Quote:
Originally Posted by jalfrezi
Yes, relative between different sites like the two examples I gave ie the ones you're keen to compare.
This is too simplistic because you're ignoring the ratio of good players to bad players. The point is that the difference in profits that stems from a lower ratio of good to bad players more than offsets the higher rake.
Actually I think you miss what creates a beatable game. There are two perspectives:
A single player needs to a) beat the player pool and b) beat the rake to be a winning player. Hence from a player perspective the skill of the pools is very relevant. In this light your sentence makes sense.
If you look at the ecology as a whole beat-ability depends on how high the effective rake is. Where rake = r = losses - wins. If you express this as a % than POW is simply saying that r is to close to 100%. Your sentence is illogical from this perspective. If you look at what a site is doing this is the perspective that matters.
In this macro perspective it does not matter how many good or bad players are in the pool. Except for the fact that players with similar playing style create higher ratio of r.
Of course a site tends to create an environment where r is maximized. That however creates an unsustainable ecosystem which ultimately leads to less r for the site. This is what is going on in cash games online where r is likely closer to 100% than even 50%. So the business model today is attract new players and new deposits and then rake it all away.
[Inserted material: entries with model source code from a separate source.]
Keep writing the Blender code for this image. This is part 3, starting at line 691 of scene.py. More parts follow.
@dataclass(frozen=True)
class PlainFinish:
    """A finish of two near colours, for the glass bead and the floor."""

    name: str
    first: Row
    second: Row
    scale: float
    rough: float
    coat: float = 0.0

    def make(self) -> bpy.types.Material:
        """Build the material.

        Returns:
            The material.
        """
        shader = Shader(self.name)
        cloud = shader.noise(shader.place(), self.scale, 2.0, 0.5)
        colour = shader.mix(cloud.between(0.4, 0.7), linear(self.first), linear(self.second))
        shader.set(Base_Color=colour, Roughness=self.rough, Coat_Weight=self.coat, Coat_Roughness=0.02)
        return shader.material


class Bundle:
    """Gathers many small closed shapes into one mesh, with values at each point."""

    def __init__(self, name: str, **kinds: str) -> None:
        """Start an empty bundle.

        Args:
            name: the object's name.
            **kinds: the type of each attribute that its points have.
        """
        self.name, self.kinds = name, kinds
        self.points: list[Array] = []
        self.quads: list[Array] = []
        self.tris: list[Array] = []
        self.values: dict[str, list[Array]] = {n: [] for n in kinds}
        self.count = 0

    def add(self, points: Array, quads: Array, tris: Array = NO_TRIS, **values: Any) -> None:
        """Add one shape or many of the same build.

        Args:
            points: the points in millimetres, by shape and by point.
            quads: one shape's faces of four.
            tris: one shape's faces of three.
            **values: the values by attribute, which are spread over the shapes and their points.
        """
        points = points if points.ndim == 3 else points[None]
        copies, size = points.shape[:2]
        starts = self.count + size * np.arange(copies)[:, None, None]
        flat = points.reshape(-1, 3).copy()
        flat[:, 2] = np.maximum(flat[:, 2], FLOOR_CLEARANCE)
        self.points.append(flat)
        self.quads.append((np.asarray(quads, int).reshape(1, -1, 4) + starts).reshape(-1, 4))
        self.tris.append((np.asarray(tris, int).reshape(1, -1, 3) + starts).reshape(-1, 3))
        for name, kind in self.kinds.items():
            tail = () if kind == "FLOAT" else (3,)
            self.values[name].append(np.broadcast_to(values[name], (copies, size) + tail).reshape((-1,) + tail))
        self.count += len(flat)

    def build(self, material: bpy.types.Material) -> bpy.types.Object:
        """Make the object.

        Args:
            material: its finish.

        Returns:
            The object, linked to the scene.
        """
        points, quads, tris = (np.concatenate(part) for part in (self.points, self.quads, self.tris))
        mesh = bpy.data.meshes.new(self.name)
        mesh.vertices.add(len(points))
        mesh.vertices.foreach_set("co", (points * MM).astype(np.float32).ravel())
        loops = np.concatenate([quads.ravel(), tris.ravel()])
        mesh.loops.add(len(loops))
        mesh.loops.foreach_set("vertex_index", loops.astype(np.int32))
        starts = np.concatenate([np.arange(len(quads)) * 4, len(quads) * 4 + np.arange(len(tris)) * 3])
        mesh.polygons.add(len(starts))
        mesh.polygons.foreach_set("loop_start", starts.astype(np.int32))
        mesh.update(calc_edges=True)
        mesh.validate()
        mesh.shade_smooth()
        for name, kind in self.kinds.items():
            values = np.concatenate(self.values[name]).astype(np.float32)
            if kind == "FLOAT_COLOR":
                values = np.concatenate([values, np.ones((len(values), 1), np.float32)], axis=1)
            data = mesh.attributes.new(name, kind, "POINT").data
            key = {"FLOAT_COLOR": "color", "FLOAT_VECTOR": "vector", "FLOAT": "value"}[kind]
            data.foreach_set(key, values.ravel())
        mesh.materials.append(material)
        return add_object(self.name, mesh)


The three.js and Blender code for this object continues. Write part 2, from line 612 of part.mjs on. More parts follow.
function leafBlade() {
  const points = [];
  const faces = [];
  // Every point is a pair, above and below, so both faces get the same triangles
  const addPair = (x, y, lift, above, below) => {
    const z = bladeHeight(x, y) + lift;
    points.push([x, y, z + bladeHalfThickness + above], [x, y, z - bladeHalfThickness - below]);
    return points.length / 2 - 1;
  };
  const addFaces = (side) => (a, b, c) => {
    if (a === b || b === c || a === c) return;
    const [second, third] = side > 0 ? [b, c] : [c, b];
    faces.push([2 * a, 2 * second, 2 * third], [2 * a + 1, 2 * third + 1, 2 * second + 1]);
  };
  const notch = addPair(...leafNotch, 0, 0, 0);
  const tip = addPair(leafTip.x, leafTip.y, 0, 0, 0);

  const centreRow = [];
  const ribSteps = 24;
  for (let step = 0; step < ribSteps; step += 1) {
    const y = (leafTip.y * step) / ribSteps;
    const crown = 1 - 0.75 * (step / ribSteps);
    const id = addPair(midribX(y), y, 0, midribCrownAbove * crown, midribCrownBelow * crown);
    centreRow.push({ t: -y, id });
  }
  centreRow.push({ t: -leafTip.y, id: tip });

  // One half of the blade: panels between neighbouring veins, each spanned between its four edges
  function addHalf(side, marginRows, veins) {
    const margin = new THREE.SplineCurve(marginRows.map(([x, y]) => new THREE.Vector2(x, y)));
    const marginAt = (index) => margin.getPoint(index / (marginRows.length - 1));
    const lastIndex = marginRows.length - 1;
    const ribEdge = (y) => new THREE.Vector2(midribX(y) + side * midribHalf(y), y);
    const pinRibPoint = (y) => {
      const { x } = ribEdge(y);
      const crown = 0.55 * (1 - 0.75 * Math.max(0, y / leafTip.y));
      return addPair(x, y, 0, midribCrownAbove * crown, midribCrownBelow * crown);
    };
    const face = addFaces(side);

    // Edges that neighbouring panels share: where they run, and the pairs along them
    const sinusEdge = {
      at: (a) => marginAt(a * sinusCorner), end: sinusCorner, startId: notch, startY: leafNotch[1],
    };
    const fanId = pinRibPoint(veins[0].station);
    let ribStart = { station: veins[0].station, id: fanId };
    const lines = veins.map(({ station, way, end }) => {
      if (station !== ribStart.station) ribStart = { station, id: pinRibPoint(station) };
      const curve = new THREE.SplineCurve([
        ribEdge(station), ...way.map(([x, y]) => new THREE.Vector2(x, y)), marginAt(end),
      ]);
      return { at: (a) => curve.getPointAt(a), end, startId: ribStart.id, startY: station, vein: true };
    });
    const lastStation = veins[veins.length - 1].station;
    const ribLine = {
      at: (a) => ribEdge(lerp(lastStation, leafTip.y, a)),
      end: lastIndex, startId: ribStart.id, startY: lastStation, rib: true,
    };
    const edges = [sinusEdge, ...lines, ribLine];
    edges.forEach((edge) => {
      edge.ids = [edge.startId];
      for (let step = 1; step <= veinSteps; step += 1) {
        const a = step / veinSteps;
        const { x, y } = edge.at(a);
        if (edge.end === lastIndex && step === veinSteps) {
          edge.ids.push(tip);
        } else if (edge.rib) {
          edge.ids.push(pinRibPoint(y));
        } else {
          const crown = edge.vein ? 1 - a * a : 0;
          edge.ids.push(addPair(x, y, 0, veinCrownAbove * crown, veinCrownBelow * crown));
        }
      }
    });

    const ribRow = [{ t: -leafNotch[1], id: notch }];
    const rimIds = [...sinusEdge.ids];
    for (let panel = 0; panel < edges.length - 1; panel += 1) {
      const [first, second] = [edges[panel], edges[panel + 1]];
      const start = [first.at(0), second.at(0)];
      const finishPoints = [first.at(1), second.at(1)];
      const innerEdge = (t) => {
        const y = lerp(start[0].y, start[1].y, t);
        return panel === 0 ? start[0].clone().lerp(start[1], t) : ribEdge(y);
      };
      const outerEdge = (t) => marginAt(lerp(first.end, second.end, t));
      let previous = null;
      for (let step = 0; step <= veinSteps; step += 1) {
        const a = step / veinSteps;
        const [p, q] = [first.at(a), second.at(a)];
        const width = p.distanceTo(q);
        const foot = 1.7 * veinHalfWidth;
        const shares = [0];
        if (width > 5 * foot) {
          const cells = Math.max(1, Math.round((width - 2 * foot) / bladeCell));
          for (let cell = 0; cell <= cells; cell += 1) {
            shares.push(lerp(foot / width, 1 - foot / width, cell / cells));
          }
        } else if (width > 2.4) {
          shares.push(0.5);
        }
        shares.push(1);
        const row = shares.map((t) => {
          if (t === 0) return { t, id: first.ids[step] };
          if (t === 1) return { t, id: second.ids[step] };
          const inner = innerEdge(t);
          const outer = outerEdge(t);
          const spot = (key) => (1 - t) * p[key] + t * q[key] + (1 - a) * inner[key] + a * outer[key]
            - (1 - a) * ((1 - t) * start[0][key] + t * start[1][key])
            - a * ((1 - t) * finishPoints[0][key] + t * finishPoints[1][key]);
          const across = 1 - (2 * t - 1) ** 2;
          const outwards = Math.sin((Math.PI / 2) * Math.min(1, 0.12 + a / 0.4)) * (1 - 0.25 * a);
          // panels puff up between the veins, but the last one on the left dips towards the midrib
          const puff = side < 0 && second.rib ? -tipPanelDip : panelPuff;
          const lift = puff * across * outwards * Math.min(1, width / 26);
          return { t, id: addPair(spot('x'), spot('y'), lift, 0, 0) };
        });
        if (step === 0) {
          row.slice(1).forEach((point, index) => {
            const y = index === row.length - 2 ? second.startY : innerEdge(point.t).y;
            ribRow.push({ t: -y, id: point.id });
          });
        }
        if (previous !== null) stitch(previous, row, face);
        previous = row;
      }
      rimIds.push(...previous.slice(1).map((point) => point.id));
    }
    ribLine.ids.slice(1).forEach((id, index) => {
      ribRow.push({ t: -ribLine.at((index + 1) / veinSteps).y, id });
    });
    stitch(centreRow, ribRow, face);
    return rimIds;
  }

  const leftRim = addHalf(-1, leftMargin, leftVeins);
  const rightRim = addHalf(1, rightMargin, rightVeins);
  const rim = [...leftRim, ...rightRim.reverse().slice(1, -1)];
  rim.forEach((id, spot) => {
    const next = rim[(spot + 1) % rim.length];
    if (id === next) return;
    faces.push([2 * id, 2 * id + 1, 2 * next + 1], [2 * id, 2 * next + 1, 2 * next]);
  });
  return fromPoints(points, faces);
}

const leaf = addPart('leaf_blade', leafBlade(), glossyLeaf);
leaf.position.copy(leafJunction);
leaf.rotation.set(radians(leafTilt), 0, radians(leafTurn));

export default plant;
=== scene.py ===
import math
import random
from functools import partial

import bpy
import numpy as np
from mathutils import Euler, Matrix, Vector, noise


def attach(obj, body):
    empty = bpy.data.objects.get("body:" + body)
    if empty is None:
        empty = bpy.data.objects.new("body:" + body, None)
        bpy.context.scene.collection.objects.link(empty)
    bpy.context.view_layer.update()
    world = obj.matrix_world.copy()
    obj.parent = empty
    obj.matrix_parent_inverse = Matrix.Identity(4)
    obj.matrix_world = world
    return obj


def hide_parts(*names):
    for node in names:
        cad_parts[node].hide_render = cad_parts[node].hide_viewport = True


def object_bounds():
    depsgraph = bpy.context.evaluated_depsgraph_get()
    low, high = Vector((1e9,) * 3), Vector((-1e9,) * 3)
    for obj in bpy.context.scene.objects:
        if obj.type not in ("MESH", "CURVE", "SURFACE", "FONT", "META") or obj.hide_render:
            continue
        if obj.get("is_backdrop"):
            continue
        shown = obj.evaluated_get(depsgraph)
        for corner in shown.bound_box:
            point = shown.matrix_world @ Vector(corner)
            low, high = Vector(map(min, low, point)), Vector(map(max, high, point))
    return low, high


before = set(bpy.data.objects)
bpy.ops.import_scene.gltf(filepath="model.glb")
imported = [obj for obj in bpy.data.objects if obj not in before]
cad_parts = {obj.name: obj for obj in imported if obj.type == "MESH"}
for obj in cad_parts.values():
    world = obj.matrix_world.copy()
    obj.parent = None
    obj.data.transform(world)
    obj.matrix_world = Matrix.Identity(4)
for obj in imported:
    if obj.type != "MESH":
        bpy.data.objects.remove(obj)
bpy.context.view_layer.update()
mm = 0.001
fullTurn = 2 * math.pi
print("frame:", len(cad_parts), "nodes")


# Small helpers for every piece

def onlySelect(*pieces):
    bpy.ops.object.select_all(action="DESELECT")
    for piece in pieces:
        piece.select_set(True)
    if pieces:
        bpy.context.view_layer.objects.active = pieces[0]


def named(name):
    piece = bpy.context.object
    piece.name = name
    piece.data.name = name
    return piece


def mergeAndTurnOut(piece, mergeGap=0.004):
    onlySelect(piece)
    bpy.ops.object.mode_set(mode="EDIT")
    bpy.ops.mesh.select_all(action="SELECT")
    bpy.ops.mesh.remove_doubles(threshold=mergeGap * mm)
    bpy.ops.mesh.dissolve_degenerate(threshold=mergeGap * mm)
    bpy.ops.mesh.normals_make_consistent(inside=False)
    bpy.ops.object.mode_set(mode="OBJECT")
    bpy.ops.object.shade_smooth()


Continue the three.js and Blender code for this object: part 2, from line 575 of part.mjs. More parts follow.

Like you do with any casino game.
Player composition is only indirectly responsible for unsustainable games in that it increases the rake that is paid for every $ that is won. The problem are not the players but the way the rake is setup. Attacking the player pool is like confusing the symptoms with the disease.
I believe it is correct for unibet to support players that play little or lose. And not support players that play a lot or win. However first and foremost what needs to be managed is that effective rake is not too high so that many player can win if you want to create a sustainable ecosystem.
Stars has a system Where it's hard to win but if you win you get rewarded even more. That creates even more losers when what we need is more winners. However if unibet just circles the money around more and thus creating more rake, this won't work in changing the ecosystem. What needs to happen to grow the game is to have more winning players and r that is closer to 20% than 100%.
I think this is what POW essentially is pointing out correctly.
Last edited by knircky; 05-27-2015 at 12:56 AM.